Delegate Name: Jack Doyle
Topic: Militarization of Outer Space
Delegate: Jack Doyle, FH Northern HS
Mankind’s aspiration to explore outer space has been evident since the first ever satellite, Sputnik, was launched in 1957, and with the surge of new technology, humanity’s desire to control outer space has grown as well. Yet despite various attempts to institute regulations and directives, the guidelines for the militarization or prevention of it in space remain vague. Even with The Outer Space Treaty of 1967, many aspects of the exploration of outer space and what it means to prevent militarization are left unclear and could be specified and expanded upon.
In 1967, Cuba ratified the Outer Space Treaty. Cuba acknowledged then and acknowledges now that the only way to avoid the calamity that would be an arms race in outer space is its demilitarization or prevention of militarization. Since the approval of the Outer Space Treaty, Cuba has strongly voiced its approval of and full commitment to the prevention of an arms race and has denounced the possibility of war materials in space.

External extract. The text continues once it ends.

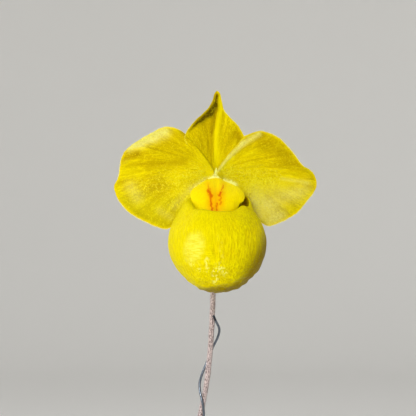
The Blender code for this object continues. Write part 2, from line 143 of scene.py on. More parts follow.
DORSAL_MARGIN = ((-11.6, 13), (-13.6, 16.8), (-12.9, 19.9), (-11.4, 22.2), (-9.1, 24.8), (-5.7, 28),
                 (-3.2, 30.4), (-1.2, 33.8), (-0.1, 37.2), (0.9, DORSAL_TIP_Z), (2.1, 37.2), (3.1, 33.3),
                 (4.3, 29.4), (7.2, 26), (10.1, 23.1), (11.8, 20.8), (13.2, 18), (13.4, 15.4), (11.4, 11.6))
DORSAL_VALLEY = ((3, -0.1), (8, -0.6), (14, -0.6), (21, -0.4), (25.3, 0.1), (29.1, 1.3), (34.8, 1.4),
                 (38, 1))
SYNSEPAL_FOOT = (-52, -128)
SYNSEPAL_MARGIN = ((10.6, -14), (12, -20.5), (10.2, -27.5), (6.2, -33), (1.6, -36.6), (-0.8, -36.6),
                   (-5.6, -33), (-9.8, -27.5), (-11.8, -20.5), (-10.4, -14))

# The rays, the steps along each, and the pleats of a petal, the hood and the lower sepal
PETAL_GRID = (250, 84, 13)
DORSAL_GRID = (210, 100, 8)
SYNSEPAL_GRID = (130, 70, 8)

# How far a margin curls back, and how far its very edge curls forward, as (share across, millimetres)
LEFT_CURL = ((0, 0.3), (0.25, 0.2), (0.45, 0.3), (0.56, 0.5), (0.62, 1.7), (0.84, 1.6), (0.92, 0.5),
             (1, 0.3))
RIGHT_CURL = ((0, 0.3), (0.2, 0.3), (0.5, 0.5), (0.62, 0.6), (0.8, 0.4), (0.86, 1.2), (0.95, 1), (1, 0.5))
DORSAL_CURL = ((0, 0.2), (0.5, 0), (1, 0.2))
SYNSEPAL_CURL = ((0, 0.2), (1, 0.2))
DORSAL_EDGE = ((0, 0), (0.14, 0), (0.2, 1.1), (0.3, 1.5), (0.44, 1.1), (0.5, 0.5), (0.56, 0.6), (0.62, 0),
               (1, 0))
FLAT_EDGE = ((0, 0), (1, 0))

# How far the last side of a petal turns back
LEFT_TUCK = 1.3
RIGHT_TUCK = 1.1

# Strokes laid on a petal, as (from x, z, to x, z, width, amount). A fold's amount is how far it stands
# forward, a colour's is how strong it is, and a tuft's is how thick its hairs stand.
LEFT_FOLDS = ((-43, 4.6, -25, 8, 2, 0.7), (-43, 8.8, -34, 10.4, 2.2, -0.8), (-40, 0.5, -20, 3.6, 1.4, 0.3),
              (-36, -4, -15, -0.6, 1.4, 0.3), (-38.5, -7.5, -33.5, -9.5, 3, 0.6),
              (-33, -1.8, -14, 1.2, 1.2, -0.3), (-30, -10, -15, -6, 1.5, 0.25),
              (-27, -14.5, -16, -9.5, 1.4, 0.2))
RIGHT_FOLDS = ((1.8, 2.3, 6.3, 8.6, 0.9, 0.2), (6.3, 8.6, 12.3, 14, 1.2, 0.3),
               (12.3, 14, 20.2, 18.9, 1.6, 0.35), (20, 1, 40, 0.6, 1.5, -0.3), (26, 4, 40, 2.2, 1.7, 0.4),
               (10, 9.6, 19.5, 14.6, 1.6, -0.3), (14, 6, 30, 8.5, 1.4, 0.2))
# The colour patches, in the order named here: painted sheen and highlights where a petal catches the light,
# painted shade on folds and on faces turned from the light, painted shadow, where the specks lie, and painted
# light where a petal lies in shade.
PATCHES = ("pale", "deep", "dark", "specks", "painted_light")
LEFT_PATCHES = {
    "pale": ((-39, 12.8, -33.8, 15.1, 1.6, 1), (-33.8, 15.1, -28.3, 17.9, 2.2, 1),
             (-28.3, 17.9, -22.8, 19.8, 2.4, 1), (-38, -5, -35, -9.5, 2.6, 0.34),
             (-25, -15.5, -20, -18.5, 1.6, 0.2), (-18.5, -14, -11, -5.5, 1.6, 0.26),
             (-43.3, 5.2, -45, -2.5, 0.5, 0.5), (-10.4, -6.4, -4.4, -1.8, 1.3, 0.7)),
    "deep": ((-42.8, 7.4, -35, 9.7, 1.7, 0.8), (-35, 9.9, -27, 11.4, 1.4, 0.3),
             (-43.5, 7, -42.5, 4.8, 1.2, 0.6), (-30, 4.2, -14, 6.5, 2, 0.55),
             (-28, -5.5, -12, -3.4, 1.6, 0.4), (-26, 12.5, -12, 9.5, 2.6, 0.35),
             (-21, -22.8, -35, -17, 1.4, 0.5), (-35, -17, -40, -12.5, 2, 0.6), (-36, -9, -22, -9, 3, 0.2),
             (-17, 16, -13, 19, 2.4, 0.35)),
    "specks": ((-19, -13, -9, -3, 4, 1), (-33, -6, -8, 1, 4.6, 0.8)),
    "painted_light": ((-17, -2, -13, -9, 3.8, 0.8), (-12, -2, -6, 0.5, 2.4, 0.5), (-42, 2, -34, 0.5, 2.4, 0.5)),
}
RIGHT_PATCHES = {
    "pale": ((1.2, 2, 6.3, 8.6, 0.5, 1), (6.3, 8.6, 12.5, 14.3, 0.8, 0.9),
             (12.5, 14.6, 19.8, 18.9, 1.1, 0.75), (18.5, -9, 26, -17, 4.4, 0.5),
             (24, -12.5, 40.5, -6, 3.2, 0.36), (24, -20.5, 30, -18, 2.2, 0.45),
             (30, -1.2, 42, -3, 0.8, 0.35), (17, -12, 19.5, -18, 2.2, 0.75), (26, -5.5, 38, -9.5, 3, 0.18),
             (4.4, -1.5, 9.4, -3.8, 0.9, 0.8)),
    "deep": ((21.5, 16.2, 33, 8.6, 3.6, 0.5), (12, 10.6, 21, 15, 1.3, 0.15), (30, 8, 38, 3, 3, 0.25),
             (28, -21, 41, -12, 0.7, 0.2)),
    "dark": ((15, -10, 16, -13.6, 0.8, 0.5),),
    "specks": ((16.5, -5, 18.5, -14, 3.4, 1), (5, 1.5, 26, -2, 4.6, 0.95)),
    "painted_light": ((6, -2.4, 38, -2, 4.6, 0.5), (16, -5, 20, -15, 3.8, 0.9), (2.6, 3, 7, 8, 1.5, 0.9),
               (17.5, -13, 20, -19, 2.8, 0.9), (13, 9.5, 18.5, 11, 1.6, 0.5), (20, -4, 30, -4, 3.6, 0.5)),
}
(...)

Cuba believes that the militarization of outer space would be one of the major threats to the future of the human species. To prevent disasters such as an arms race, more direct guidelines must be put in place, not only defining militarization but taking measures to prevent it as well. The future of space activities largely relies on the strengthening of legal regimes regulating war materials in space. For the common interest of all mankind, we must make progress in ensuring that the exploration and study of outer space remain peaceful and beneficial to all states. Cuba intends to fortify the regulations around preventing an arms race in outer space while refraining from undermining the sovereignty of any state and or its peaceful purposes in outer space.